EPFL software to enable secure data-sharing for hospitals

MedCo’s interface is designed to be used by medical professionals who are not necessarily computer science experts © iStock

MedCo’s interface is designed to be used by medical professionals who are not necessarily computer science experts © iStock

The MedCo system aims to facilitate medical research on pathologies — such as cancer and infectious diseases — by enabling secure computations on decentralized data. The unique software has recently been deployed at three Swiss hospitals.

MedCo was first released in 2019 as the first operational system to protect sensitive patient data so that it can be used collectively for medical research. The culmination of nearly a decade of internal research, the system was developed in the Laboratory for Data Security (LDS) in EPFL’s School of Computer and Communication Sciences (IC), in collaboration with the Lausanne University Hospital (CHUV). 

After a year of intense cooperation with hospital IT and legal experts, MedCo has now been deployed across the university hospitals of Lausanne, Geneva, and Bern.

“The opportunity to query decentralized databases securely, while eliminating the possibility of identifying patients, is an important lever for accelerating university clinical research in Switzerland,” says CHUV deputy managing director Oliver Peters.

“As our ability to analyze and understand the diseases of individual patients grows, learning from experience becomes a necessary driver for improvement in patient care. MedCo enables us to gain precious insight from patients’ clinical histories,” says oncologist Petros Tsantoulis of the Geneva University Hospital (HUG).

LDS head Jean-Pierre Hubaux believes that once it is fully operational, MedCo will facilitate research across hospitals and other health-related institutions. “The ability to carry out computations on data without moving or decrypting it is crucial,” he says.

Cryptographic innovation

MedCo’s interface is designed to be used by medical professionals who are not necessarily computer science experts. Its decentralized model is based on a cryptographic principle called secure multiparty computation, which makes it possible to confidentially analyze the data at the different hospitals. 

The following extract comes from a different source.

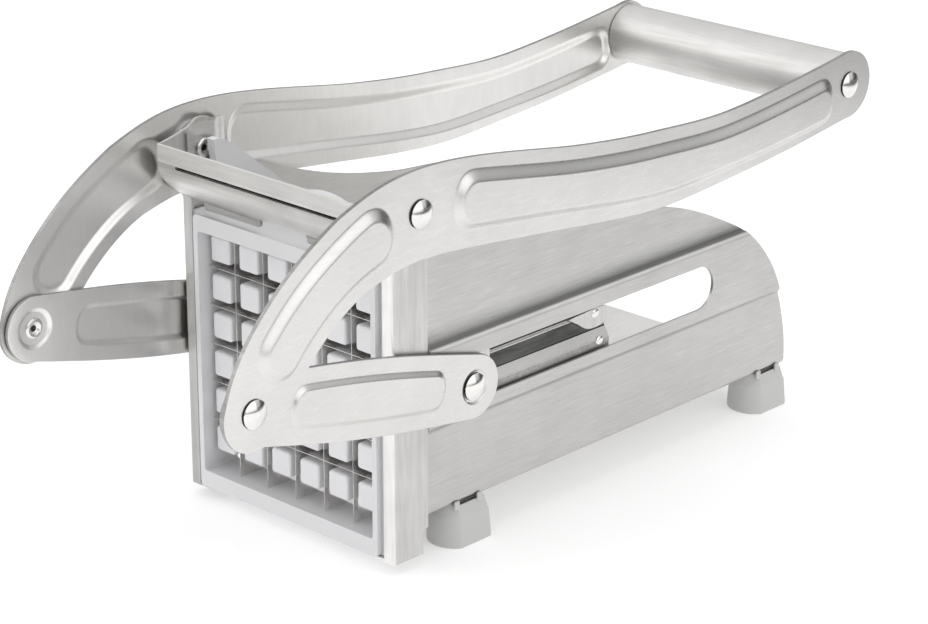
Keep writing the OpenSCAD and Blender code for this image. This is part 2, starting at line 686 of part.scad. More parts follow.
// Feet
foot_x = wall_x + foot_out;
function foot_outline(lean) = let (r = foot_w / 2 - lean, x = foot_x - foot_w / 2)
    concat([[x + r, foot_len - lean], [x + r, foot_w / 2]],
    [for (k = [1 : 11]) [x, foot_w / 2] + polar(r, -180 * k / 12)],
    [[x - r, foot_w / 2], [x - r, foot_len - lean]]);
module foot(y) {
    translate([0, y, 0]) loft(foot_outline(0), 0, foot_outline(foot_lean), body_rise);
    // Lip outside the panel, with a raised hook at each end
    translate([wall_x, y + foot_w / 2, body_rise - 2])
        cube([foot_out - foot_lean, foot_len - foot_w / 2 - foot_lean, foot_lip + 2]);
    for (v = [foot_w / 2, foot_len - foot_lean - 2]) translate([wall_x, y + v, body_rise - 2])
        cube([foot_out - foot_lean - 0.2, 2, foot_lip + 3]);
}
module foot_front_right() color(foot_plastic) centred() foot(foot_front);
module foot_front_left() color(foot_plastic) centred() left() foot(foot_front);
module foot_rear_right() color(foot_plastic) centred() foot(body_len - foot_inset - foot_len);
module foot_rear_left() color(foot_plastic) centred() left() foot(body_len - foot_inset - foot_len);

body_channel();
front_frame();
cassette_frame();
vertical_blades();
horizontal_blades();
pusher_block();
pusher_carrier();
carrier_screws();
pusher_axle();
lever_arm_left();
lever_arm_right();
handle_tube();
handle_rod();
handle_plug_left();
handle_plug_right();
link_left();
link_right();
pivot_rivet_left();
pivot_rivet_right();
pivot_spacer_left();
pivot_spacer_right();
tip_rivet_left();
tip_rivet_right();
link_rivet_left();
link_rivet_right();
foot_front_left();
foot_front_right();
foot_rear_left();
foot_rear_right();
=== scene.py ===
"""French fry cutter: the finished pieces and their materials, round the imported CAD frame.

Lengths are in millimetres, with Y counted from the front face of the steel strips and Z from the
table. place() turns them into the frame's metres. Side views are drawn in (Y, Z) and front views in
(X, Z). What stands on both sides is drawn for the right one and mirrored.
"""

import math

import bpy
import numpy as np
from mathutils import Matrix, Vector
from mathutils.geometry import delaunay_2d_cdt


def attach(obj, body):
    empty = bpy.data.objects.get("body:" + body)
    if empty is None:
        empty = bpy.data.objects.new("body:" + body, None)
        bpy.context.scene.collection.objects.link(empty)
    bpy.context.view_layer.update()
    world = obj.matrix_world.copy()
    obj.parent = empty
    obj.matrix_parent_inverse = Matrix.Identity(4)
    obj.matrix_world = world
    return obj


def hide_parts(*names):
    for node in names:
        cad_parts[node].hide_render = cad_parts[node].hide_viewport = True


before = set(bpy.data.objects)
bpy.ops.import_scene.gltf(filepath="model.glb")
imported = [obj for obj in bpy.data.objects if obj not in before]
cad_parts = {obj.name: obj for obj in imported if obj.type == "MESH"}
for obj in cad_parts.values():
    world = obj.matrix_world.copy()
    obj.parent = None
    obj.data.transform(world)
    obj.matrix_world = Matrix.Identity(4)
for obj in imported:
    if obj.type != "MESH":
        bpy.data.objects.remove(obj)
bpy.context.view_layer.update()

# Middle of the part's length, where the frame has its origin
MID_Y = 66.925

# Sheets: the channel and the carrier, the front frame, and the arms and links
SHEET, FRAME_T, PLATE_T = 0.8, 0.9, 1.2

# Faces across the part, from its middle plane to the outside
WALL_X = 38.4
GUIDE_OUT = 1.25
GUIDE_X = WALL_X + GUIDE_OUT
FRAME_X = WALL_X + FRAME_T
LINK_X = 39.95
LINK_OUT = LINK_X + PLATE_T
ARM_X = 41.45
ARM_OUT = ARM_X + PLATE_T
SPACER_END = 41.35

# Pivots in the side view
PIVOT = np.array([6.75, 98.0])
TIP = np.array([-50.2, 61.6])
GRIP = np.array([183.95, 94.2])
AXLE = np.array([28.122, 45.3])

# Blade grid
PITCH, GRID_Z, CELLS_ACROSS = 10.9, 45.4, 6
LANES = [(i - CELLS_ACROSS / 2) * PITCH for i in range(1, CELLS_ACROSS)]
CELLS = [(i - (CELLS_ACROSS - 1) / 2) * PITCH for i in range(CELLS_ACROSS)]

# Rivets and rod
SHANK_R, HOLE_R, HEAD_R, HEAD_H, TAIL_R = 2.0, 2.06, 3.8, 1.6, 2.8
ROD_R, ROD_HOLE_R = 2.5, 2.56


def place(p):
    """Millimetres of the drawing to the frame's metres."""
    return (np.asarray(p, float).reshape(-1, 3) - [0, MID_Y, 0]) / 1000


# Curves and flat shapes
def ease(t):
    """Smooth rise from 0 to 1."""
    t = np.clip(t, 0, 1)
    return t * t * (3 - 2 * t)


def polar(r, deg):
    return np.array([r * math.cos(math.radians(deg)), r * math.sin(math.radians(deg))])


def arc(centre, r, a0, a1, n):
    return np.array([np.asarray(centre) + polar(r, a0 + (a1 - a0) * i / n) for i in range(n + 1)])


def circle(centre, r, n=40):
    return arc(centre, r, 0, 360 - 360 / n, n - 1)


def rounded(x0, x1, z0, z1, r, n=6):
    """Rectangle with round corners, counter-clockwise."""
    return np.vstack([arc((x1 - r, z0 + r), r, -90, 0, n), arc((x1 - r, z1 - r), r, 0, 90, n),
                      arc((x0 + r, z1 - r), r, 90, 180, n), arc((x0 + r, z0 + r), r, 180, 270, n)])


def bezier(a, b, c, d, n, start=0, end=1):
    """Points of a cubic curve between two shares of its run."""
    t = np.linspace(start, end, n + 1)[:, None]
    a, b, c, d = (np.asarray(v, float) for v in (a, b, c, d))
    return (1 - t) ** 3 * a + 3 * (1 - t) ** 2 * t * b + 3 * (1 - t) * t * t * c + t ** 3 * d


def smooth(points, n):
    """Smooth curve through the points, with n steps between two of them."""
    p = np.asarray(points, float)
    out = []
    for i in range(len(p) - 1):
        a, b, c, d = p[max(i - 1, 0)], p[i], p[i + 1], p[min(i + 2, len(p) - 1)]
        for k in range(n):
            t = k / n
            out.append(0.5 * (2 * b + t * (c - a) + t * t * (2 * a - 5 * b + 4 * c - d)
                              + t ** 3 * (3 * b - a - 3 * c + d)))
    out.append(p[-1])
    return np.array(out)


def stations(t, ts, ws):
    """Width along a strip, level at each station."""
    t = np.clip(t, ts[0], ts[-1])
    k = np.clip(np.searchsorted(ts, t, side="right") - 1, 0, len(ts) - 2)
    ts, ws = np.asarray(ts, float), np.asarray(ws, float)
    return ws[k] + (ws[k + 1] - ws[k]) * ease((t - ts[k]) / (ts[k + 1] - ts[k]))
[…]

“When paired with the power of homomorphic encryption, which allows computations to be performed on encrypted data without decrypting it, the data remains protected end-to-end from both internal and external attacks,” explains LDS senior researcher Juan Troncoso-Pastoriza.

Following tests in Lausanne, Geneva and Bern, MedCo will also be deployed at the university hospitals of Basel and Zurich, as well as other hospitals in the Swiss Group for Clinical Cancer Research (SAKK).

“The implementation of MedCo at three major hospitals in Switzerland represents an important step towards analyzing ‘big data’ in medical oncology and beyond, as it provides collective data protection. Key for MedCo’s success will be to define a common language across all involved hospitals,” adds oncologist Julian Schardt of the Bern University Hospital (Inselspital). 

Funding

MedCo’s deployment is part of a project funded by the Swiss Personalized Health Network and the Personalized Health and Related Technologies strategic focus area of the ETH Domain. It is the first system developed as part of the Data Protection in Personalized Health project (DPPH). MedCo uses software libraries developed notably by IC’s Decentralized and Distributed Systems (DEDIS) Lab, headed by Bryan Ford.